When some occupiers yelled at police for using a sound-cannon to broadcast the clear-out message, a police commander agreed to use the protest's "people's mic" system. He spoke in brief phrases and the crowd echoed him. He made a point of saying that once the police had cleared the tents and cleaned up the park, protesters were at liberty to return to exercise their right to free speech.

No, this was not exactly Egypt or Libya. Perhaps learning from their G20 experience, police were deliberately non-confrontational. It was hardly "the G20 all over again," as one protester put it.

Milling around the site, some police chatted with protesters and onlookers as city workers went about their task. They had obviously been instructed not to make any aggressive moves or engage with protesters who occasionally confronted them.

"Hello, is there anyone in the tent?' one officer in a yellow slicker asked as he gingerly lifted the flap of one camping tent, which turned out to be unoccupied.

Later, police calmly negotiated an end to the occupation of a yurt, set up as a makeshift library, where protesters had holed up, refusing to leave.

By noon, there had been just one arrest – of a young woman who was carried off the site by police for trespassing, then quickly released – but that moment of tension passed swiftly.

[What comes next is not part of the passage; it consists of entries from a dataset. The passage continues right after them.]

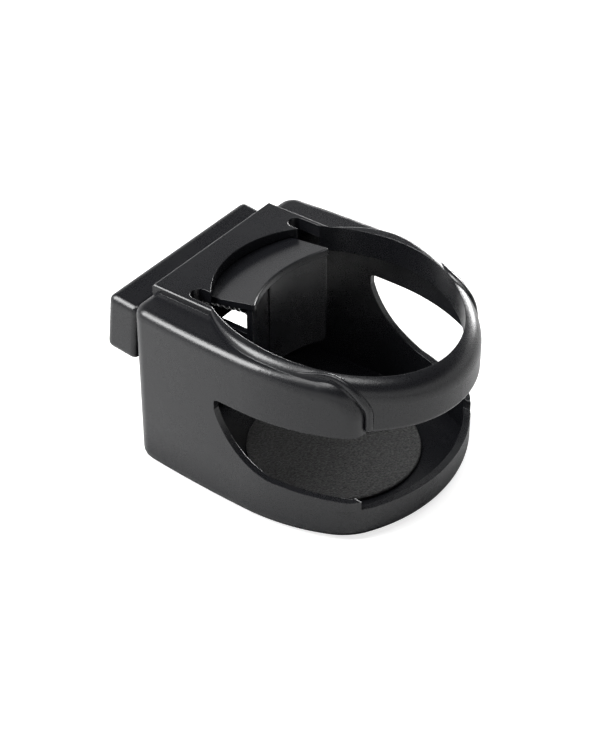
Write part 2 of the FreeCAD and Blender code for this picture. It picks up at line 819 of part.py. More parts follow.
def make_pusher():
    """Spring-loaded slider: sloping plate, curved wall, two cheeks with guide tongues, spring seats."""
    plate = prism("plate_block", plate_outline(), Z_AXIS, ("-1 * plate_thick", 0), SLIDE)
    top = dim("plate_top")
    plate = rounded("plate", plate, [
        (lambda mid, ends: mid.z > top - 1 and mid.y < dim("plate_front") + 0.5, dim("plate_round")),
    ])
    wall = prism("face_block", face_outline(), Z_AXIS, ("face_low", "face_top"))
    wall = rounded("face", wall, [
        (lambda mid, ends: mid.z < dim("face_low") + 0.1 and abs(mid.x) > dim("plate_half") - 0.1,
         dim("face_corner")),
    ])
    parts = [plate, wall]
    parts.append(box("witness_rib", ("-1 * witness_x - witness_half", "-1 * witness_x + witness_half"),
                     ("plate_front + 0.3", "plate_front + 1.4"), ("face_low + 0.5", "face_top - 1.5")))
    for s in (1, -1):
        tag = "right" if s > 0 else "left"
        parts.append(box("cheek_" + tag, side(s, "cheek_in", "plate_half"), ("cheek_front", "cheek_tail"),
                         ("cheek_low", "cheek_top")))
        parts.append(box("tongue_" + tag, side(s, "plate_half - 1", "tongue_out"),
                         ("tongue_y", "tongue_y + tongue_len"), ("tongue_z", "tongue_z + tongue_height"),
                         SLIDE))
        parts.append(cylinder("face_seat_" + tag, "seat_rad", "seat_len",
                              spring_line(s, "spring_front - seat_len"), Y_AXIS, SLIDE))
        parts.append(cylinder("face_post_" + tag, "post_rad", "post_len + 1",
                              spring_line(s, "spring_front - 1"), Y_AXIS, SLIDE))
    node(fuse("pusher_solid", parts), "pusher")


def make_springs():
    """Two compression springs along the slide, drawn at their rest length."""
    springs = []
    for s in (1, -1):
        tag = "right" if s > 0 else "left"
        helix = doc.addObject("Part::Helix", "coil_line_" + tag)
        bind(helix, "Radius", "spring_rad")
        bind(helix, "Height", "spring_back - spring_front - 2 * spring_wire")
        bind(helix, "Pitch", "(spring_back - spring_front - 2 * spring_wire) / spring_turns")
        start = "spring_front + spring_wire"
        along = FreeCAD.Rotation(Z_AXIS, Y_AXIS)
        place(helix, spring_line(s, start), SLIDE, along)
        wire = doc.addObject("Part::Circle", "coil_wire_" + tag)
        bind(wire, "Radius", "spring_wire")
        place(wire, ("%d * spring_x + spring_rad" % s, start, "spring_z"), SLIDE,
              along * FreeCAD.Rotation(X_AXIS, -90))
        coil = doc.addObject("Part::Sweep", "coil_" + tag)
        coil.Sections = [wire]
        coil.Spine = (helix, [])
        coil.Solid = True
        coil.Frenet = True
        springs.append(coil)
    node(group("springs", springs), "pusher_springs")


# ---------------------------------------------------------------- tilting clamp block
def make_block_shell():
    """Hollow block with a solid core for nut and rods, ribs for the pins and the upper jaw ledge."""
    depth = ("block_front", "block_rear")
    outer = rounded("block_outer", box("block_box", both("block_half"), depth, both("block_rise"), BLOCK),
                    [(lambda mid, ends: True, dim("block_round"))])
    cavity = box("block_cavity", both("block_half - block_wall"),
                 ("block_front + block_wall", "block_rear + 1"), both("block_rise - block_wall"), BLOCK)
    inner_y = "block_front + 1"
    inside = both("block_rise - 1")
    ledge = rounded("ledge", box(
        "ledge_box", both("jaw_half"), ("block_rear - 2", "jaw_rear"),
        (minus("block_rise"), "ledge_thick - block_rise"), BLOCK,
    ), [(lambda mid, ends: mid.y > dim("tilt_y") + dim("jaw_rear") - 1, 0.8)])
    ledge_space = box("ledge_space", both("jaw_half + 1"), ("cover_front", "block_rear"),
                      (minus("block_rise - block_wall"), 0), BLOCK)
    solids = [
        cut("block_open", outer, [cavity]),
        cut("ledge_cut", ledge, [ledge_space]),
        box("core", both("core_half"), (inner_y, "core_rear"), inside, BLOCK),
    ]
    tools = []
    for s in (1, -1):
        tag = "right" if s > 0 else "left"
        solids.append(box("pin_rib_" + tag, side(s, "rib_in", "rib_out"), (inner_y, "core_rear"),
                          inside, BLOCK))
        solids.append(cylinder("cover_boss_" + tag, "cover_boss", "cover_front - block_front - 1",
                               ("%d * cover_screw_x" % s, inner_y, 0), Y_AXIS, BLOCK))
        tools.append(box("lug_slot_" + tag, side(s, "core_half", "rib_in"),
                         ("block_front - 1", "block_front + block_wall + 0.5"),
                         ("slot_low", "slot_top"), BLOCK))
        pin_low = side(s, "pin_in", "rib_out + 1")[0]
        tools.append(cylinder("pin_bore_" + tag, "pin_rad + fit_gap", "rib_out + 1 - pin_in",
                              (pin_low, 0, 0), X_AXIS, BLOCK))
        tools.append(cylinder("cover_pilot_" + tag, "screw_rad", "screw_len + 1",
                              ("%d * cover_screw_x" % s, "cover_front - screw_len", 0), Y_AXIS, BLOCK))
        rod_at = ("%d * rod_x" % s, "stem_y", "-1 * block_rise - 1")
        tools.append(cylinder("rod_bore_" + tag, "rod_rad + 0.3", "block_rise + 1 + rod_bore_top",
                              rod_at, Z_AXIS, BLOCK))
        tools.append(cylinder("bush_bore_" + tag, "bush_rad", "bush_len + 1", rod_at, Z_AXIS, BLOCK))
    tools.append(cylinder("stem_bore", "stem_rad + 0.3", "block_rise + 1 + rod_bore_top",
                          (0, "stem_y", "-1 * block_rise - 1"), Z_AXIS, BLOCK))
    tools.append(box("nut_pocket", both("nut_half"), ("stem_y - nut_half", "core_rear + 1"),
                     ("nut_low", "nut_low + nut_thick"), BLOCK))
    node(cut("block", fuse("block_solid", solids), tools), "block_shell")


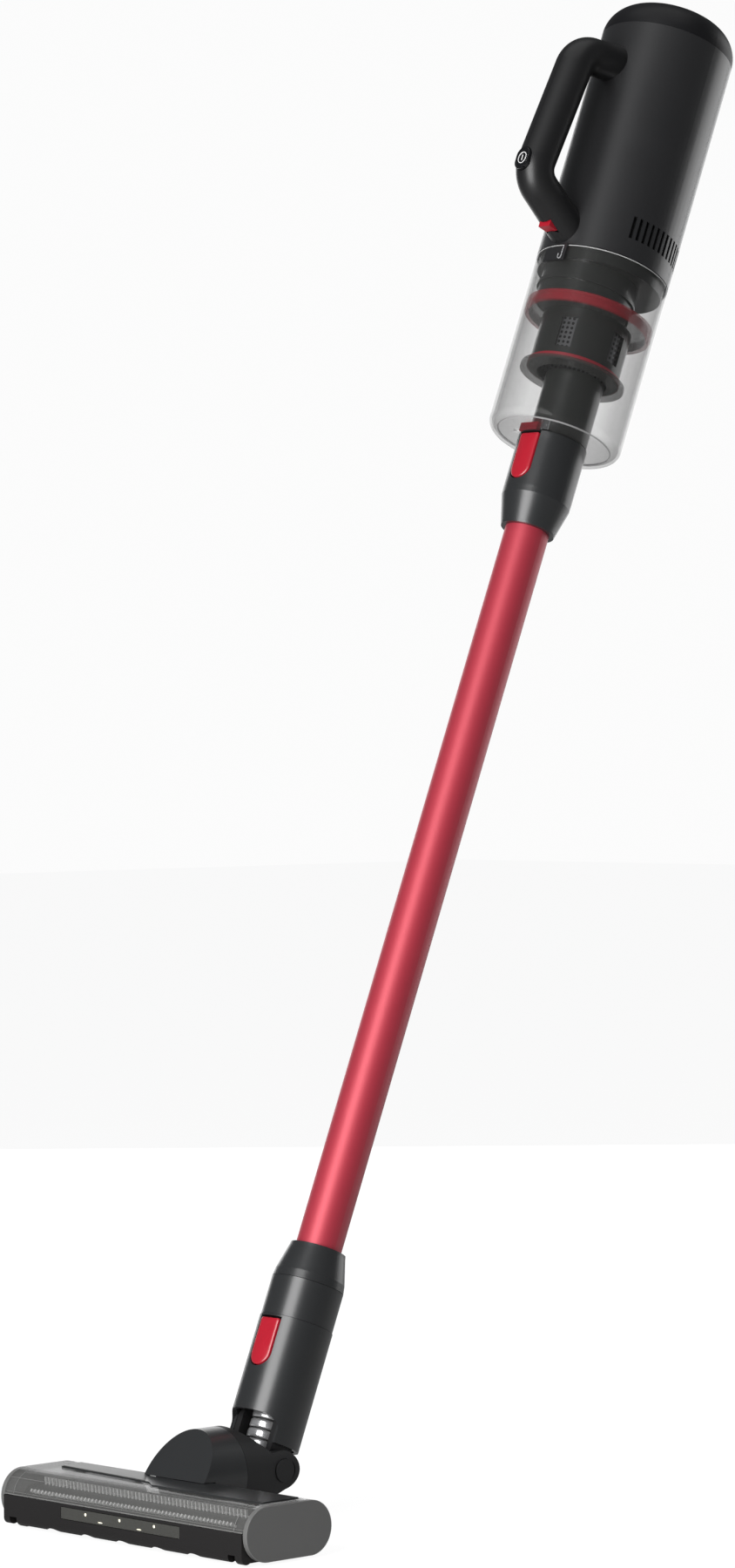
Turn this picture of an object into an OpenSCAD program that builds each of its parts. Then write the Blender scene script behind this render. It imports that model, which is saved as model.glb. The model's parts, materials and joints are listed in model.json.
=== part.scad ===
// Cordless upright (stick) vacuum cleaner. Millimetres, +Z up, floor at z = 0.
// The origin is on the floor under the middle of the floor head, whose front faces -Y.
// The stick leans back about the neck pivot. Everything on the stick is drawn in the
// stick's own frame: z runs up its axis from the pivot, and -y faces the handle side.

/* [Stance] */
// Backward lean of the stick from upright, degrees
lean = 22.7; // [15:0.1:30]
// Distance of the neck pivot behind the middle of the floor head
pivot_y = 90; // [90:0.5:92]
// Height of the neck pivot above the floor
pivot_z = 44; // [43.5:0.1:44.5]

/* [Power unit and bin] */
// Outer radius of the motor housing and of the dust bin
body_r = 53.5; // [53:0.1:54]
// Wall of the motor housing
body_wall = 2.5; // [2:0.1:3]
// Wall of the clear bin
bin_wall = 2.2; // [1.8:0.1:2.2]
// Height of the bin floor along the stick
bin_s = 829; // [828:0.1:830]
// Height of the seam between the bin and the motor housing
seam_s = 976; // [975.5:0.1:976.5]
// Height of the seam between the motor housing and its domed cap
cap_s = 1172; // [1171:0.5:1173]
// Height of the crown of the cap
top_s = 1203.5; // [1202.5:0.5:1205]
// Number of exhaust slots around the back of the housing
vent_count = 40; // [20:1:40]
// Height of the exhaust slots
vent_h = 18.4; // [14:0.1:20]

/* [Handle] */
// Radius of the handle bar
grip_r = 15; // [14:0.1:15.5]
// Wall of the handle shells
grip_wall = 2.5; // [2:0.1:3]
// Travel of the power button
button_travel = 1.2; // [0.8:0.1:1.5]

/* [Wand] */
// Outer radius of the wand tube
tube_r = 17.5; // [17:0.1:17.6]
// Wall of the wand tube
tube_wall = 1.2; // [1:0.1:1.5]
// Radius of the full part of both wand fittings
fit_r = 27.5; // [27:0.1:28]
// Radius of the rim that each fitting closes to on the tube
rim_r = 21.2; // [20.5:0.1:22]
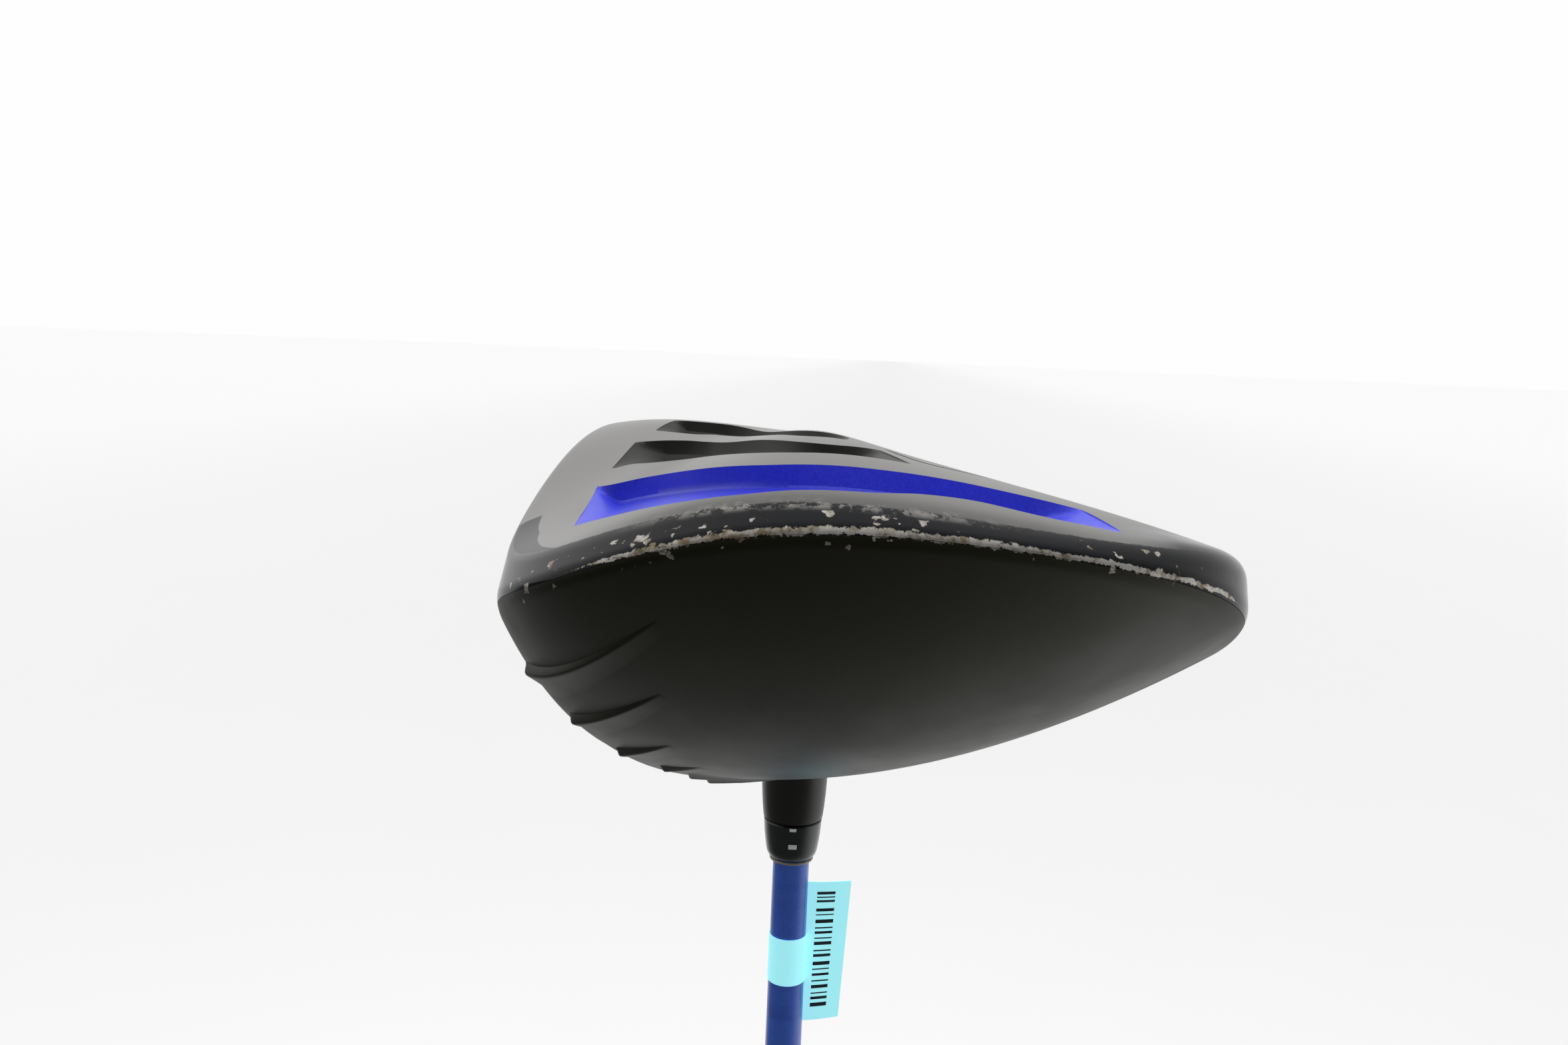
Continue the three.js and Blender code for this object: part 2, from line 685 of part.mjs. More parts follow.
function grip() {
  const bore = BUTT_RADIUS + TAPE_THICKNESS + 2 * GAP;
  const mouth = shaftRadius(GRIP_LENGTH) + GAP;
  return turned([
    [bore, CAP_TOP],
    [CAP_RADIUS, CAP_TOP],
    [CAP_RADIUS - 0.3, 9],
    [12.6, 18],
    [12.1, 60],
    [11.3, 120],
    [10.5, 180],
    [9.7, 240],
    [9.3, GRIP_LENGTH - 4],
    [8.7, GRIP_LENGTH],
    [mouth, GRIP_LENGTH],
    [mouth, GRIP_LENGTH - 3],
    [bore, GRIP_LENGTH - 4.5],
    [bore, CAP_TOP],
  ]);
}

// The grip's closed butt end. Its vent hole stands off centre, clear of the middle of the flat end.
function gripCap() {
  const plate = solid(
    turned([
      [0, 0],
      [CAP_RADIUS - 1.6, 0],
      [CAP_RADIUS - 0.5, 0.5],
      [CAP_RADIUS, 1.6],
      [CAP_RADIUS, CAP_THICKNESS],
      [0, CAP_THICKNESS],
    ]),
  );
  return plate.subtract(solid(rod(VENT_RADIUS, -1, CAP_THICKNESS + 1, 12).translate(VENT_OFFSET, 0, 0)));
}

// A paper label: a band round the shaft and a flag that stands off it.
function stockLabel() {
  const inner = shaftRadius(LABEL_MIDDLE) + GAP;
  const outer = inner + LABEL_THICKNESS;
  const band = solid(ring(inner, outer, LABEL_MIDDLE - LABEL_BAND / 2, LABEL_MIDDLE + LABEL_BAND / 2));
  const start = inner + 0.1;
  const flag = new THREE.BoxGeometry(FLAG_REACH - start, LABEL_THICKNESS, LABEL_HEIGHT);
  flag.translate((FLAG_REACH + start) / 2, 0, LABEL_MIDDLE).rotateZ(FLAG_DIRECTION);
  return band.add(solid(flag));
}

// ---------------------------------------------------------------- materials and assembly

function paint(color, roughness, metalness) {
  return new THREE.MeshStandardMaterial({ color, roughness, metalness });
}

const titanium = paint(0xa9aaa8, 0.4, 0.9);
const crownPaint = paint(0x16160f, 0.65, 0);
const facePaint = paint(0x3a3b3d, 0.45, 0.8);
const neckPaint = paint(0x131410, 0.4, 0.1);
const steel = paint(0x8c8d90, 0.3, 1);
const tungsten = paint(0x5a5b5e, 0.4, 0.9);
const glue = paint(0xc8b273, 0.5, 0);
const anodised = paint(0x24262a, 0.35, 0.8);
const ferruleBlack = paint(0x161819, 0.3, 0);
const blueLacquer = paint(0x1f3f9c, 0.2, 0.4);
const cork = paint(0xb08a5a, 0.9, 0);
const tape = paint(0xd9d2b8, 0.9, 0);
const rubber = paint(0x18191b, 0.85, 0);
const paper = paint(0x95eafd, 0.8, 0);

function piece(name, shape, material) {
  const geometry = shape.isBufferGeometry ? shape : geometryOf(shape);
  const mesh = new THREE.Mesh(geometry, material);
  mesh.name = name;
  return mesh;
}

// The weight's pieces are drawn on their own axis, so their group is set down in the port.
const insertSpan = [PORT_DEPTH + GAP, PORT_DEPTH + 5];
const weightGroup = new THREE.Group();
weightGroup.add(
  piece("back_weight", backWeight(), tungsten),
  piece("back_weight_screw", backWeightScrew(), steel),
  piece("weight_insert", ring(WEIGHT_SCREW_SHANK + GAP, INSERT_RADIUS, ...insertSpan), steel),
);
weightGroup.applyMatrix4(weightFrame);

// The screw's pieces are drawn with stations as heights, so their group leans on to the shaft's axis.
const washerSpan = [SEAT_LOW - 1.4, SEAT_LOW - GAP];
const retainerSpan = [PORT_MOUTH + 1.2, PORT_MOUTH + 3.2];
const screwGroup = new THREE.Group();
screwGroup.add(
  piece("hosel_screw", hoselScrew(), steel),
  piece("screw_washer", ring(SCREW_SHANK + GAP, HOSEL_BORE - 2 * GAP, ...washerSpan), steel),
  piece("screw_retainer", ring(3.2, HOSEL_BORE - GAP, ...retainerSpan), anodised),
);
screwGroup.rotation.x = Math.PI / 2 - LIE_ANGLE;

const head = new THREE.Group();
head.add(
  piece("sole_shell", soleShell(), titanium),
  piece("crown_shell", crownShell(), crownPaint),
  piece("face_plate", facePlate(), facePaint),
  piece("hosel_tube", hoselTube(), neckPaint),
  piece("hot_melt_pad", hotMeltPad(), glue),
  screwGroup,
  weightGroup,
);
head.rotation.x = Math.PI / 2 + LIE_ANGLE;
head.position.z = CLUB_LENGTH;

const plugRadius = TIP_RADIUS - SHAFT_WALL - GAP;
const plugTop = CLUB_LENGTH - SHAFT_TIP - 1;
const beadRadius = shaftRadius(CLUB_LENGTH - FERRULE_TOP) + GAP;
const beadStart = CLUB_LENGTH - FERRULE_TOP - GAP;

const club = new THREE.Group();
club.add(
  head,
  piece("adapter_sleeve", adapterSleeve(), anodised),
  piece("ferrule", ferrule(), ferruleBlack),
  piece("ferrule_bead", ring(beadRadius, beadRadius + 0.5, beadStart - 0.7, beadStart), glue),
  piece("shaft", shaft(), blueLacquer),
  piece("shaft_tip_plug", rod(plugRadius, plugTop - 9, plugTop), cork),
  piece("stock_label", stockLabel(), paper),
  piece("grip_tape", gripTape(), tape),
  piece("grip", grip(), rubber),
  piece("grip_cap", gripCap(), rubber),
);

export default club;
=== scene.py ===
"""Golf driver, head up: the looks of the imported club, seen from the toe and a little over the crown.

Shapes are drawn in millimetres. The head has its own frame: X rearward from the face, Y to the toe, Z up
from the ground, with the shaft's axis meeting the ground at the origin. Stations are heights along the shaft
from there. Pieces of the shaft are drawn with heights from the grip's butt. finish_piece puts each into the
part's frame.
"""

import math

import bmesh
import bpy
import numpy as np
from mathutils import Matrix, Vector
from mathutils.bvhtree import BVHTree
from mathutils.kdtree import KDTree

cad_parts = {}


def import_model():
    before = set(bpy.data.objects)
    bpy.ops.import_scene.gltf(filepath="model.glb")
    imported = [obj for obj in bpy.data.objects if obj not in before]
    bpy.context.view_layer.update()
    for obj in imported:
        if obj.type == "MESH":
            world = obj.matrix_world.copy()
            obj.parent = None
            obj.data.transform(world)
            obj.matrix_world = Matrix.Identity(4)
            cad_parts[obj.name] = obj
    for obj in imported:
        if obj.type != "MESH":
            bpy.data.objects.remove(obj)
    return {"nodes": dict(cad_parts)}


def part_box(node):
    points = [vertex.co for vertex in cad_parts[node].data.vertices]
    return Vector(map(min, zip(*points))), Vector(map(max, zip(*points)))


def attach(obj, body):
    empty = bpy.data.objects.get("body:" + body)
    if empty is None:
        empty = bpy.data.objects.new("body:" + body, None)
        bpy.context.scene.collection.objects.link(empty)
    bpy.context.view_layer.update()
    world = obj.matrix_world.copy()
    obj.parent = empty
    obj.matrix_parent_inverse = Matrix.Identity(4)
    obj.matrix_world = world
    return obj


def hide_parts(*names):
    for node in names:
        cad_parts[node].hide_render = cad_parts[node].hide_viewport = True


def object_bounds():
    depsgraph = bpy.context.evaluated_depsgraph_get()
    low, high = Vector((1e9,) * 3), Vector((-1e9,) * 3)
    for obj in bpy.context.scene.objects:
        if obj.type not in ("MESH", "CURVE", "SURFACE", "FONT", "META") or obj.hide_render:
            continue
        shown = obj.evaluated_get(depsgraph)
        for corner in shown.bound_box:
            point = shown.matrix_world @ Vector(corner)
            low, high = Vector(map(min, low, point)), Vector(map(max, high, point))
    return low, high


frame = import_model()
cad_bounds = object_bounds()

MM = 0.001

# ---------------------------------------------------------------- driving dimensions

CLUB_LENGTH = 1162.0  # from the grip's butt to where the shaft's axis meets the ground
LIE = math.radians(58)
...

The most provocative move of the day came not from police but from Sid Ryan's Ontario Federation of Labour. He led scores of fellow unionists in a march on the park. They arrived around noon, raising the temperature at the site just as police were winding things up. It was badly timed act that could easily have escalated matters.

"This is what democracy looks like," the protesters chanted as police moved in. They were referring to their own movement, of course, but the slogan was fitting. This is indeed how a democracy acts when faced with situation like Occupy: deliberately, compassionately and with careful respect for the law.